Other men in the Hall of Fame arrived there due primarily to their contribution of historic trophies, like Lord Stanley and Sir Hugh Andrew Montagu Allan. The Hall however excludes women like Lady Evelyn Byng, Viscountess Byng of Vimy, who was an avid hockey supporter, and namesake for the Lady Byng Memorial Trophy. The same could be said for dozens of women, like Lady Bessborough and Fran Rider, who donated trophies throughout history.
Perhaps the closest thing to a women's hockey inductee present in the Hockey Hall of Fame is Frank Patrick. Patrick helped found the Vancouver Amazons women's team, and in 1921, Patrick formed a championship played between teams from Vancouver, Seattle, and Victoria, in what would become the first cross-border, international league for women. That year however, would be Patrick's final involved in women's hockey after two of the three teams disbanded. When you read Frank Patrick's biography on the Hockey Hall of Fame website however, there is a notable omission - there is no mention of women's hockey. Walter Bush, a 2000 inductee to the Hockey Hall of Fame was another advocate for women's hockey in the United States. Alongside Fran Rider, he helped move women's hockey's Olympic bid forward. Without his efforts alongside Rider, it's unlikely women's hockey would have found inclusion to the Olympic Games in the 1990s. In his Hockey Hall of Fame biography, this information is absent. Under Hall of Fame inductee Murray Costello's reign over the Canadian Amateur Hockey Association, a women's council was formed, and women's leagues first received recognition in 1981. As well, it was the first time a seat on the board of directors was reserved for someone with women's hockey in mind.
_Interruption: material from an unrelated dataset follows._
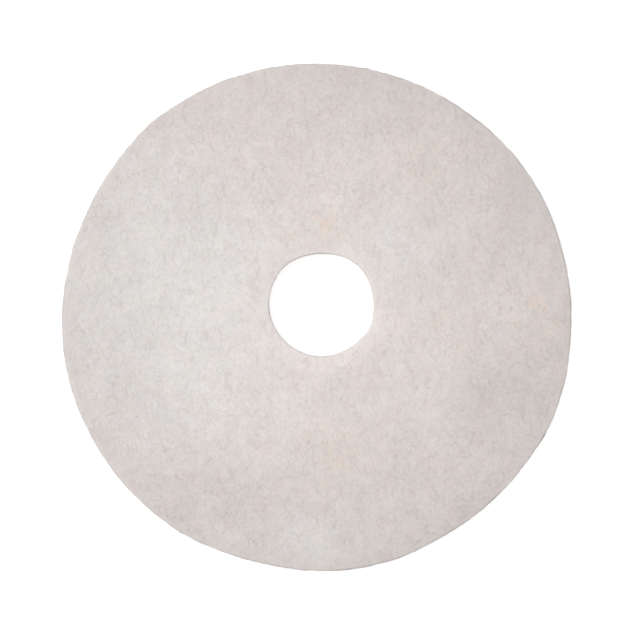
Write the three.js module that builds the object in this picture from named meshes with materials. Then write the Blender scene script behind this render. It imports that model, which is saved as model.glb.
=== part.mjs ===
// A floor polishing pad: one thick disc of lofty bonded fibre with a hole near its centre.
// Millimetres, +Z up. The pad lies flat, with its lower face on z = 0 and its box centred on the origin.
// The disc is die-cut, so its rim and its hole are a little out of round, the hole is a little off
// centre, and both faces fall away in a soft shoulder where the die pinched the loft against the cut.

import * as THREE from 'three';

// The disc, across its widest, and its loft
const padDiameter = 406.4;
const padThickness = 25.4;

// The hole, across its narrowest, and how far its centre lies from the disc's centre
const holeDiameter = 82.6;
const holeOffsetX = 3.7;
const holeOffsetY = 10.3;

// The soft shoulder along the rim: how far it reaches inwards, and how far each face falls there
const rimShoulderWidth = 19;
const rimShoulderDip = 1.0;

// The same along the hole
const holeShoulderWidth = 19;
const holeShoulderDip = 2.4;

// The small round between a shoulder and the cut wall, and how far each wall bellies out at mid-height
const cornerRound = 1.0;
const rimBelly = 0.5;
const holeBelly = 0.3;

// Where the cut wanders off a true circle: at angle (degrees, counter-clockwise from +X) it swells
// by height (mm, negative is a flat) and fades to nothing at halfWidth degrees to either side
const rimSwells = [
  { angle: 338, height: 1.8, halfWidth: 20 },
  { angle: 34, height: 1.0, halfWidth: 24 },
  { angle: 74, height: -0.7, halfWidth: 55 },
  { angle: 131, height: 1.1, halfWidth: 8 },
  { angle: 158, height: -2.0, halfWidth: 38 },
  { angle: 180, height: 1.3, halfWidth: 84 },
  { angle: 257, height: -1.7, halfWidth: 23 },
  { angle: 303, height: -1.2, halfWidth: 18 },
];
const holeSwells = [
  { angle: 336, height: 1.1, halfWidth: 26 },
  { angle: 38, height: 0.5, halfWidth: 17 },
  { angle: 97, height: -1.7, halfWidth: 48 },
  { angle: 123, height: 0.7, halfWidth: 105 },
  { angle: 286, height: -0.5, halfWidth: 50 },
];

// How finely the circles and each curve of the section are cut into facets
const facetsRound = 96;
const facetsPerCurve = 3;

const fibreWhite = new THREE.MeshStandardMaterial({
  name: 'nonwoven_fibre',
  color: 0xd9d2cf,
  roughness: 0.95,
  metalness: 0,
});

// The cut's distance from its circle at an angle in degrees: a sum of raised-cosine swells
function wander(swells, degrees) {
  let sum = 0;
  for (const { angle, height, halfWidth } of swells) {
    const apart = Math.abs(THREE.MathUtils.euclideanModulo(degrees - angle + 180, 360) - 180);
    const share = Math.min(apart / halfWidth, 1);
    sum += height * (1 + Math.cos(Math.PI * share)) / 2;
  }
  return sum;
}

// The section's edge at a cut, as points (inset from the wall's proudest line, height), from the upper
// face's flat down to the lower one's. Each shoulder is a parabola that leaves its face level, a small
// round turns it into the wall, and the wall bellies out to inset 0 at mid-height.
function cutEdge(shoulderWidth, shoulderDip, belly) {
  const roundInset = belly + cornerRound;
  const slopeAtRound = 2 * shoulderDip / (shoulderWidth - roundInset);
  const roundTop = padThickness - shoulderDip;
  const cornerTop = roundTop - slopeAtRound * cornerRound;
  const wallTop = cornerTop - cornerRound;
  const shoulderMiddle = (shoulderWidth + roundInset) / 2;
  const edge = new THREE.Path();
  edge.moveTo(shoulderWidth, padThickness);
  edge.quadraticCurveTo(shoulderMiddle, padThickness, roundInset, roundTop);
  edge.quadraticCurveTo(belly, cornerTop, belly, wallTop);
  edge.quadraticCurveTo(-belly, padThickness / 2, belly, padThickness - wallTop);
  edge.quadraticCurveTo(belly, padThickness - cornerTop, roundInset, padThickness - roundTop);
  edge.quadraticCurveTo(shoulderMiddle, 0, shoulderWidth, 0);
  return edge.getPoints(facetsPerCurve);
}

// The ring's whole section as points (radius, height): up the rim, then down the hole, closed on itself
function ringSection() {
  const rim = cutEdge(rimShoulderWidth, rimShoulderDip, rimBelly)
    .map((point) => new THREE.Vector2(padDiameter / 2 - point.x, point.y))
    .reverse();
  const hole = cutEdge(holeShoulderWidth, holeShoulderDip, holeBelly)
    .map((point) => new THREE.Vector2(holeDiameter / 2 + point.x, point.y));
  return [...rim, ...hole, rim[0].clone()];
}

// Carries each point of the turned ring to where the die really cut: points nearer the hole move
// with the hole's centre and its wander, and points nearer the rim with the rim's
function carryToCuts(geometry) {
  const betweenCuts = (padDiameter + holeDiameter) / 4;
  const place = geometry.attributes.position;
  for (let index = 0; index < place.count; index += 1) {
    const x = place.getX(index);
    const y = place.getY(index);
    const radius = Math.hypot(x, y);
    const angle = Math.atan2(y, x);
    const atHole = radius < betweenCuts;
    const swells = atHole ? holeSwells : rimSwells;
    const reach = radius + wander(swells, THREE.MathUtils.radToDeg(angle));
    place.setX(index, reach * Math.cos(angle) + (atHole ? holeOffsetX : 0));
    place.setY(index, reach * Math.sin(angle) + (atHole ? holeOffsetY : 0));
  }
}

function makePad() {
  const geometry = new THREE.LatheGeometry(ringSection(), facetsRound);
  geometry.rotateX(Math.PI / 2);
  carryToCuts(geometry);
  geometry.computeBoundingBox();
  const middle = geometry.boundingBox.getCenter(new THREE.Vector3());
  geometry.translate(-middle.x, -middle.y, 0);
  geometry.computeVertexNormals();
  const mesh = new THREE.Mesh(geometry, fibreWhite);
  mesh.name = 'polishing_pad';
  return mesh;
}

const pad = new THREE.Group();
pad.name = 'floor_polishing_pad';
pad.add(makePad());

export default pad;
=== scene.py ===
"""A floor polishing pad: a thick disc of lofty bonded fibre with a hole near its centre, die-cut
from a laid web. The loft is one closed skin with the pad's soft shoulders, cut walls and laps, and
loose strands of fibre lie over it as fine closed tubes. Metres, +Z up, the pad lying on z = 0."""

import itertools
import math

import bpy
import numpy as np
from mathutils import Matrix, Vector


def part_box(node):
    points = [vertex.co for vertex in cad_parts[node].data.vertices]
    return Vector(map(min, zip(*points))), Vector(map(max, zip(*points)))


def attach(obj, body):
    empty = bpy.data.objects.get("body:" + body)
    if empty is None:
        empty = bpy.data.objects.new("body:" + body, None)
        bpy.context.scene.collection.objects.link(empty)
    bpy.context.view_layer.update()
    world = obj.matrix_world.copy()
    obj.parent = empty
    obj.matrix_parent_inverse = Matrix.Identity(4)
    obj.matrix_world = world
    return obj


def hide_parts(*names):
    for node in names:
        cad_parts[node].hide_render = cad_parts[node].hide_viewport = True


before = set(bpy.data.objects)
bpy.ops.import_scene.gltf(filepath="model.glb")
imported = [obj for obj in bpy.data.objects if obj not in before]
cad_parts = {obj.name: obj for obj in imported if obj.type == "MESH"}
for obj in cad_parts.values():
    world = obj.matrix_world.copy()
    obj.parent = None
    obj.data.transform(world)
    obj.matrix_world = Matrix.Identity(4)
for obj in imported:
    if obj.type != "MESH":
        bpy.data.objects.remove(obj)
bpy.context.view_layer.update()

MM = 0.001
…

It's an erasure of not only the contributions of women to grow the game of hockey, but of the contributions of men who supported women's hockey.
Conversely, many of the "builders" in the Hockey Hall of Fame, could at times be considered "demolishers" as they attacked women and women's hockey, or actively sought to diminish or exclude women.
Walter Brown, former owner of the Boston Bruins and president of the IIHF, did "not think much of girls’ hockey," wrote Myrtle Cook, long time sports write for The Montreal Star, president of the Dominion Women's Amateur Hockey Association, and Olympic gold medalist. While Brown ran the Boston Garden, a successful women's hockey tour came to the United States. When asked if Boston would host a game, Brown's reply was clear, "Women’s hockey! I should say not."
Others made changes to the women's game that changed the face of the sport for decades. It was under Gunther Sabetzki's leadership with the IIHF that bodychecking was removed from women's hockey, and paternalistic rules adopted related to equipment.
Beginning in 1982, the Hockey Hall of Fame also began awarding the Elmer Ferguson Memorial Award recognizing the contributions of a sport media person to the game of ice hockey. But Ferguson was an ardent opposer of women in hockey, and sport in general. In a 1938 Maclean's magazine article said the only way women belonged in sport, if it was "a girl whose physical perfection was enhanced by a clinging one-piece bathing suit," or one with a "tightfitting bodice." What he did not want to see were women in "those violent, face-straining, face-dirtying, body-bouncing, sweaty, graceless, stumbling, struggling, wrenching, racking, jarring and floundering sports." As it specifically related to hockey, Ferguson wrote that women's hockey “reaches the lower levels of competitive athletic entertainment after you’ve watched the grace and speed and certainty and skill with which males perform.” He wrote that no man would want a woman with "that peculiarly bewildered and distressed look which girl athletes under strain always possess, that strain which so ill becomes them.” And he questioned how games like hockey, where women were “struggling weakly and gracelessly around armed with hockey sticks . . . are going to enhance any feminine charms, or those charms which I always did associate with femininity.”
There are other men in the Hockey Hall of Fame's builders category, like Lord Stanley himself, Frank Selke, and Lou Lamoriello who showed their support for women's hockey at various points in their careers.
As players, the number of women in the Hall of Fame will grow to 12 in 2024. It's a number that lags greatly behind the 28 spots that could have been filled by women in that time. 2024 also marks only the second time since women were permitted into the Hall in 2010, that both spots have been utilized for induction.
There are 16 men in the on-ice officials category, and zero women. Of the 64 recipients of the Elmer Ferguson Memorial Award, only one is a woman, and none have covered women's hockey.
There are historic omissions, and active exclusion of women from Hall of Fame's of almost every sport. Perhaps there is no greater gap however, than in the absence of women, who spent their lives building leagues, teams, and guiding the growth of the sport, from the builders category in the Hockey Hall of Fame.